→ OBJECTIVE:
Pull each line holding the word "lifts" from the data.

-- start EXTRACTED INFORMATION --

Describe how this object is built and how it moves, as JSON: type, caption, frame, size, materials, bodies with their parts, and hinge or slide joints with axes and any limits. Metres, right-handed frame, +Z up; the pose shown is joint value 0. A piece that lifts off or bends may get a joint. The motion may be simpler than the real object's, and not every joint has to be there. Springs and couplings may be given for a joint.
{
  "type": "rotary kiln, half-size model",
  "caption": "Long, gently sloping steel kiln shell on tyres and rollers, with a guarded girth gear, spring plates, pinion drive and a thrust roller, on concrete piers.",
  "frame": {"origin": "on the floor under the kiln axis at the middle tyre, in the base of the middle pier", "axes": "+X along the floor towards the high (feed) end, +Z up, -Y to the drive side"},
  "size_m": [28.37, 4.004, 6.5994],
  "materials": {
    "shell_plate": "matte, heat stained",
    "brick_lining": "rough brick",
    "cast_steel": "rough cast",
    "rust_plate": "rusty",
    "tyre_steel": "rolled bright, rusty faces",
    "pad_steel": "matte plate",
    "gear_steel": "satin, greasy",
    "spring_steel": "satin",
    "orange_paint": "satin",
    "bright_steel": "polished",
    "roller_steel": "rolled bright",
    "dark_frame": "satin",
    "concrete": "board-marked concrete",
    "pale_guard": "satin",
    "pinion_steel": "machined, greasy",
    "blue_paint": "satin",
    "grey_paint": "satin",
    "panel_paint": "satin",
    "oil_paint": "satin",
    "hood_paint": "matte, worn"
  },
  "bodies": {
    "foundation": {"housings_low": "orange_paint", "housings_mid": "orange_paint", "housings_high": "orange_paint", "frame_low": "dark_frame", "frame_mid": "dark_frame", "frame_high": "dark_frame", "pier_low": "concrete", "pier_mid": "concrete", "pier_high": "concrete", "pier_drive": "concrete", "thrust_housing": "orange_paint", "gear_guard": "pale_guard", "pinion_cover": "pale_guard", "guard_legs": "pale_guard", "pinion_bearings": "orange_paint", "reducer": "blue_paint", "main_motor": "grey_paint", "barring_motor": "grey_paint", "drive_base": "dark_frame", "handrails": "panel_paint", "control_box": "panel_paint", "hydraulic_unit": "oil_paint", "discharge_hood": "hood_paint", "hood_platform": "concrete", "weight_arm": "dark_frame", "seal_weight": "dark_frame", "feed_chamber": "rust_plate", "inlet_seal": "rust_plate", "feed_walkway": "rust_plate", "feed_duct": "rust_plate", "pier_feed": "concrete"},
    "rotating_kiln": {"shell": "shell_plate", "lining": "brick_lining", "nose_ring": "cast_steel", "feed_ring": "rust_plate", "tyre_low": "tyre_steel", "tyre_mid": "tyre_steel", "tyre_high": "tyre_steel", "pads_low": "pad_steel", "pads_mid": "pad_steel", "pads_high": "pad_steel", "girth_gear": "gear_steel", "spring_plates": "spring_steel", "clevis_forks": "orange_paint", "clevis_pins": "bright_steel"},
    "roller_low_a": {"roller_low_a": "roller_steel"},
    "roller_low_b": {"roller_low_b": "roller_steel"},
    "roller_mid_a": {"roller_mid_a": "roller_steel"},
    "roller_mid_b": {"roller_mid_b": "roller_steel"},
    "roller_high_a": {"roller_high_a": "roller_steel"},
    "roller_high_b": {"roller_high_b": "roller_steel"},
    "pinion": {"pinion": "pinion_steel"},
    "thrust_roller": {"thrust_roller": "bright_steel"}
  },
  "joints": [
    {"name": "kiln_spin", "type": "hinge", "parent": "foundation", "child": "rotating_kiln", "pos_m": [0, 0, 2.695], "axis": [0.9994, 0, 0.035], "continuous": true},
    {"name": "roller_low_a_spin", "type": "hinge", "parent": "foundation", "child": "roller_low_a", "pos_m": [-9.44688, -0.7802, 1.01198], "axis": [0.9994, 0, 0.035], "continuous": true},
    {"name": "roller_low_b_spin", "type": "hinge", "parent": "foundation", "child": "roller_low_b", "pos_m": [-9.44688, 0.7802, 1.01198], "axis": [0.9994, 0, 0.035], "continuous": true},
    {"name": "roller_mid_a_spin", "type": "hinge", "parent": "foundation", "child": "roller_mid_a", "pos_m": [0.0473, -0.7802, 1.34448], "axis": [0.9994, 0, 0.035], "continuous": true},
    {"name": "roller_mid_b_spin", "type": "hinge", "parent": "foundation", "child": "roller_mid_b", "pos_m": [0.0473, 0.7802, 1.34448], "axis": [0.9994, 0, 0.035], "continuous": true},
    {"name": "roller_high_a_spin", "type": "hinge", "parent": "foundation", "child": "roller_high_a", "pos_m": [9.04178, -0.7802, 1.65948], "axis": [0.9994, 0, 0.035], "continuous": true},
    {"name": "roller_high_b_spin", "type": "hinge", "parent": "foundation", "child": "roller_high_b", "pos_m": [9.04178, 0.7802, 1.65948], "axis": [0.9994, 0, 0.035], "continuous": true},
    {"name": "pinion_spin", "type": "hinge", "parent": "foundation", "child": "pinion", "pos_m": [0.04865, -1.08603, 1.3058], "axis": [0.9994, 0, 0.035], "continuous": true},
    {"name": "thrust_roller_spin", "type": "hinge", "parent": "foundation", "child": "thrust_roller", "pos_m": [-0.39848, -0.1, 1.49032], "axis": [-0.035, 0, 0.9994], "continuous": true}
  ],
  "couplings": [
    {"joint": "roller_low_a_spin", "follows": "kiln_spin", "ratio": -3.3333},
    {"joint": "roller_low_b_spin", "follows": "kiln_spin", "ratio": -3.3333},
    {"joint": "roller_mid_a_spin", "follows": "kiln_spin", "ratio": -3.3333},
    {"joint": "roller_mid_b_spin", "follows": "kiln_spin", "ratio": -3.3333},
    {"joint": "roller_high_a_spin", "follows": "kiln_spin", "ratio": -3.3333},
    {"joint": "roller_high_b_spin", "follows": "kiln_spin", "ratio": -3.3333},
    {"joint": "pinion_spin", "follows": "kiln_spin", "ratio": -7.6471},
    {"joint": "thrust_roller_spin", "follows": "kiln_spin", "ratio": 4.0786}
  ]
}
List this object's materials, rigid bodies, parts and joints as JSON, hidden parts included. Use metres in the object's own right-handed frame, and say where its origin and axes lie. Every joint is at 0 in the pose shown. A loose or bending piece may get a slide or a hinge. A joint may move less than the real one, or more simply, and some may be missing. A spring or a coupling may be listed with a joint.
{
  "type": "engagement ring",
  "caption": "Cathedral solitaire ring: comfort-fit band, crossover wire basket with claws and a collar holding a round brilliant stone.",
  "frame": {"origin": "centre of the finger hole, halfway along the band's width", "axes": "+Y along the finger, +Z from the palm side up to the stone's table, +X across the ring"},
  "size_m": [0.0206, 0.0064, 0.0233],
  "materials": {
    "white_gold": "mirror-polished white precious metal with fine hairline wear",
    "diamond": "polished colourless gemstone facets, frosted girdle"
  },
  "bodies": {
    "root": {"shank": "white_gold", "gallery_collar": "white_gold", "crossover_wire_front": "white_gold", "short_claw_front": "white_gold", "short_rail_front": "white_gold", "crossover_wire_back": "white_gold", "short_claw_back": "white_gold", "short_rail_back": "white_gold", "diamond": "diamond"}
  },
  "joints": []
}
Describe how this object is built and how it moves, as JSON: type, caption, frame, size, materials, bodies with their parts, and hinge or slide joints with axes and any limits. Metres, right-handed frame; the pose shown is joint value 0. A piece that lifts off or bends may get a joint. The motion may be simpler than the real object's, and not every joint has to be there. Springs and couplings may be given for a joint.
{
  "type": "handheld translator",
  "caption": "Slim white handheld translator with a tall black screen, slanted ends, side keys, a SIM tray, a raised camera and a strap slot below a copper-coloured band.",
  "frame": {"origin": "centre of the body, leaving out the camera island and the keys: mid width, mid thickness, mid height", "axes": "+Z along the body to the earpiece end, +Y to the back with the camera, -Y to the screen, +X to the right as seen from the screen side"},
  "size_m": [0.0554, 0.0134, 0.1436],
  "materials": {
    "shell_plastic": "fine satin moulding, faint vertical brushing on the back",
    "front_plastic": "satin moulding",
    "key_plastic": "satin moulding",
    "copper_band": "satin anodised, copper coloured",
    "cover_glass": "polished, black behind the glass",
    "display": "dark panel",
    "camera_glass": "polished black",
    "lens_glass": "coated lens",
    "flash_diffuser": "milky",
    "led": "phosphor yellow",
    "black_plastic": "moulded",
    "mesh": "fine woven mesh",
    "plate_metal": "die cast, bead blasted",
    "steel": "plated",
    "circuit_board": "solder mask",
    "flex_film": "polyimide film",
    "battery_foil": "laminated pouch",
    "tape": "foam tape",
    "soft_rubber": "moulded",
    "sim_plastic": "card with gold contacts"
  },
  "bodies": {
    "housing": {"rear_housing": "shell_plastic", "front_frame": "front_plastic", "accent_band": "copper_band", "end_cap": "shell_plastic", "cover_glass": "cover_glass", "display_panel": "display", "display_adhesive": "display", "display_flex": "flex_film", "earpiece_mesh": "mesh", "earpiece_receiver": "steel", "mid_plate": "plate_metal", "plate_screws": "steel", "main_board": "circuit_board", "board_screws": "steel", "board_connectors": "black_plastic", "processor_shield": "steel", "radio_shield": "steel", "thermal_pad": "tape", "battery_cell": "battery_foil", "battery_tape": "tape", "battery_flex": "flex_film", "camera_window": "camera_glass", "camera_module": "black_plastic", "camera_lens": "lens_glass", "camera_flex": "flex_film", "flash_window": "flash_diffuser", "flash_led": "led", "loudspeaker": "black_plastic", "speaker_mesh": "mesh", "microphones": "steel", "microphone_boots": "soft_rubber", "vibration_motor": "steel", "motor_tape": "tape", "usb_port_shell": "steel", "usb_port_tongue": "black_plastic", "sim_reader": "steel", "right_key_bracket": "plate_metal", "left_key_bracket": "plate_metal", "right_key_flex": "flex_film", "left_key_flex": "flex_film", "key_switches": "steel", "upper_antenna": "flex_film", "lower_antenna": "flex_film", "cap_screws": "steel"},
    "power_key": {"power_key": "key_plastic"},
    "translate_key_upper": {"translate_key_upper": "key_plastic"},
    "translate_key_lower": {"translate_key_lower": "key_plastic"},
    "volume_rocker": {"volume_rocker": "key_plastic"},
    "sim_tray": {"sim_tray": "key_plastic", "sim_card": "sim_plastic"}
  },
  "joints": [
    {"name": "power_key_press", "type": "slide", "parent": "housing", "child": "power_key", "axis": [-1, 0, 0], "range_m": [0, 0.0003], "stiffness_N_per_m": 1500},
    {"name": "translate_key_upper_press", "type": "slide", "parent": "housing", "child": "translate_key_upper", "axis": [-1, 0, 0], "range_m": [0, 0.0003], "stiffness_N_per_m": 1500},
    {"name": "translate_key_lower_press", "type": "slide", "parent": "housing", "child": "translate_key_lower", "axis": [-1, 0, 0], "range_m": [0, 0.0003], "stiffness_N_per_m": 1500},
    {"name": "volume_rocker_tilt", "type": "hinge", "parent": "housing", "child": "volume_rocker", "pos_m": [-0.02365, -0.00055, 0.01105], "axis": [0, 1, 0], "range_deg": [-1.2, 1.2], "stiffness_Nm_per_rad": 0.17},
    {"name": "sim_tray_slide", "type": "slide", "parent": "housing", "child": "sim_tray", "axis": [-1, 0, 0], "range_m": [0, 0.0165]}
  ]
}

-- end EXTRACTED INFORMATION --

→ COMPLETE ANSWER:
Describe how this object is built and how it moves, as JSON: type, caption, frame, size, materials, bodies with their parts, and hinge or slide joints with axes and any limits. Metres, right-handed frame, +Z up; the pose shown is joint value 0. A piece that lifts off or bends may get a joint. The motion may be simpler than the real object's, and not every joint has to be there. Springs and couplings may be given for a joint.
Describe how this object is built and how it moves, as JSON: type, caption, frame, size, materials, bodies with their parts, and hinge or slide joints with axes and any limits. Metres, right-handed frame; the pose shown is joint value 0. A piece that lifts off or bends may get a joint. The motion may be simpler than the real object's, and not every joint has to be there. Springs and couplings may be given for a joint.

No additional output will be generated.